Plus, one of their Democratic rivals, John Delaney, is going to join me here live and react to a report that his staff, some of his staff asked him to drop out of the race.


[13:27:51] KEILAR: The match up draw is done. The stages are set, and Democratic presidential hopefuls have their schedules for the CNN debates. 20 candidates are divided over two nights. The first round of 10 facing off July 30th and then we'll see the second round of 10 candidates the next night, Wednesday, July 31st.

The co-founder and managing editor for The Beat DC Tiffany Cross here with us along with CNN Political Analyst and White House Correspondent for American Urban Radio Networks April Ryan as well.

What are you expecting out of this rematch? Because we're going to see it, Kamala Harris and Joe Biden on the stage again. This is the big question.

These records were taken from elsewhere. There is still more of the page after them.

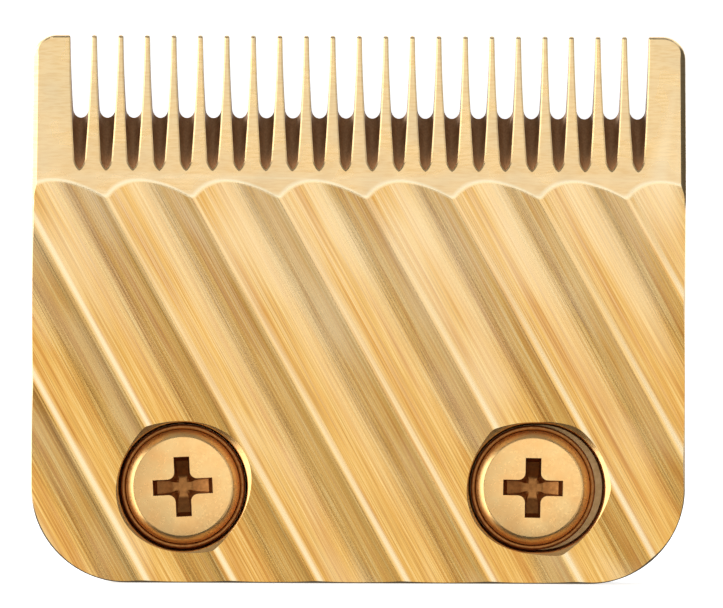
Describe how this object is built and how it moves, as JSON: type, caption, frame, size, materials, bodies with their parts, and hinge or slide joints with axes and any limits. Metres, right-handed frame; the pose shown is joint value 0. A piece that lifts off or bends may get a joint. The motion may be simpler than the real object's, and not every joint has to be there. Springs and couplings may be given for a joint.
{
  "type": "hair clipper blade head",
  "caption": "Adjustable hair clipper blade head: fluted toothed blade on a sliding carrier, with a sprung cutter and drive yoke behind it.",
  "frame": {"origin": "centre of the flat rear seat of the base, where it meets the clipper's body", "axes": "+Z towards the tooth tips, +X to the right as seen from the fluted front, +Y from the blade back towards the clipper's body"},
  "size_m": [0.046, 0.0112, 0.0386],
  "materials": {
    "blade_gold": "titanium-nitride coated, flutes ground along their length",
    "screw_gold": "titanium-nitride coated, satin",
    "plated_steel": "nickel plated, satin",
    "spring_steel": "rolled spring steel",
    "cutter_steel": "dark carbon coated, ground",
    "black_nylon": "glass-filled nylon, moulded, fine texture",
    "white_acetal": "acetal, moulded",
    "brass": "turned"
  },
  "bodies": {
    "base": {"head_base": "black_nylon", "guide_pin_left": "plated_steel", "guide_pin_right": "plated_steel", "mount_insert_left": "brass", "mount_insert_right": "brass", "tension_spring_left": "spring_steel", "tension_spring_right": "spring_steel", "spring_screw_left": "plated_steel", "spring_screw_right": "plated_steel", "guide_rail": "white_acetal"},
    "comb": {"carrier_plate": "plated_steel", "fixed_blade": "blade_gold", "clamp_screw_left": "screw_gold", "clamp_screw_right": "screw_gold", "clamp_washer_left": "screw_gold", "clamp_washer_right": "screw_gold", "clamp_nut_left": "plated_steel", "clamp_nut_right": "plated_steel", "taper_pin": "plated_steel"},
    "cutter": {"moving_blade": "cutter_steel", "drive_yoke": "black_nylon", "yoke_rivet_left": "plated_steel", "yoke_rivet_right": "plated_steel"}
  },
  "joints": [
    {"name": "taper_adjust", "type": "slide", "parent": "base", "child": "comb", "axis": [0, 0, 1], "range_m": [0, 0.002]},
    {"name": "cutter_stroke", "type": "slide", "parent": "base", "child": "cutter", "axis": [1, 0, 0], "range_m": [-0.0014, 0.0014]}
  ]
}
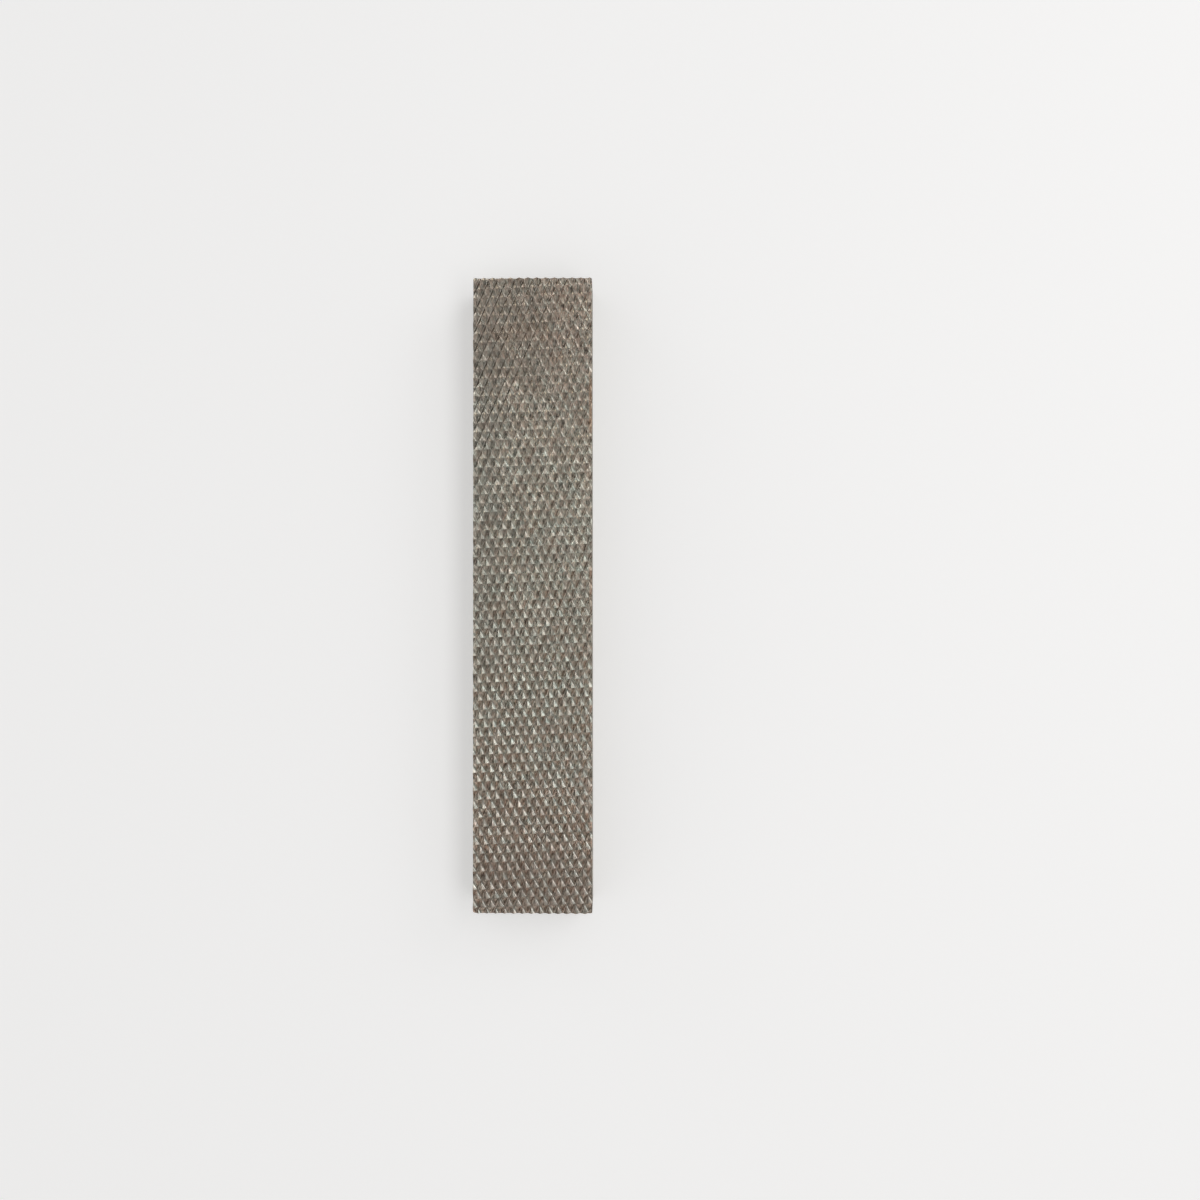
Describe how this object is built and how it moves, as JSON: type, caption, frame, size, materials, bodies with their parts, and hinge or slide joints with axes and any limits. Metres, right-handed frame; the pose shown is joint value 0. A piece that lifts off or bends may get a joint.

APRIL RYAN, CNN POLITICAL ANALYST: First of all, everyone needs to get their popcorn and just sit and watch, because it is going to be must-see T.V. The rematch, now this is going to be very strategic on all sides. Those who are under the bar, you know, what is it, 1 percent or above, they're going to probably try to gain some ground by being very provocative.

There's blood in the water for Joe Biden and Kamala Harris. They'll probably go in on them to get some attention. But then also when it comes to the Kamala Harris and Joe Biden match up, Joe Biden has to be very careful how he attacks her because we're expecting an attack.

How he attacks Kamala Harris because, one, she is a black woman. There is a difference for her to be in this space, this rarefied space. But then he also has to remember, two, the albatross of Anita Hill still hangs on his neck.

For Kamala Harris, she has got to be very careful going after him because she could look like a bully. So, both of them have to go into this being very strategic and how to fight the battle.

Her prosecutorial record, if he goes after her, she will say, look, and this is what she said to me in New Orleans when I did an interview with here. She said, look, my family is a civil rights family. You know, I grew up in civil rights and I understand the dynamic. And that's what she's going to try to fall back on.

KEILAR: He tried in that first debate to say I was a defender. You could tell he was about to go in to take issue with her record as a prosecutor, which is a vulnerability for her.


KEILAR: And, but I wonder if he'll do that again. He's already shown his cards.

CROSS: I think April has a point, but I do want to say, look, I know there's a lot of attention on Kamala Harris and Joe Biden. But, listen, this is a very serious business.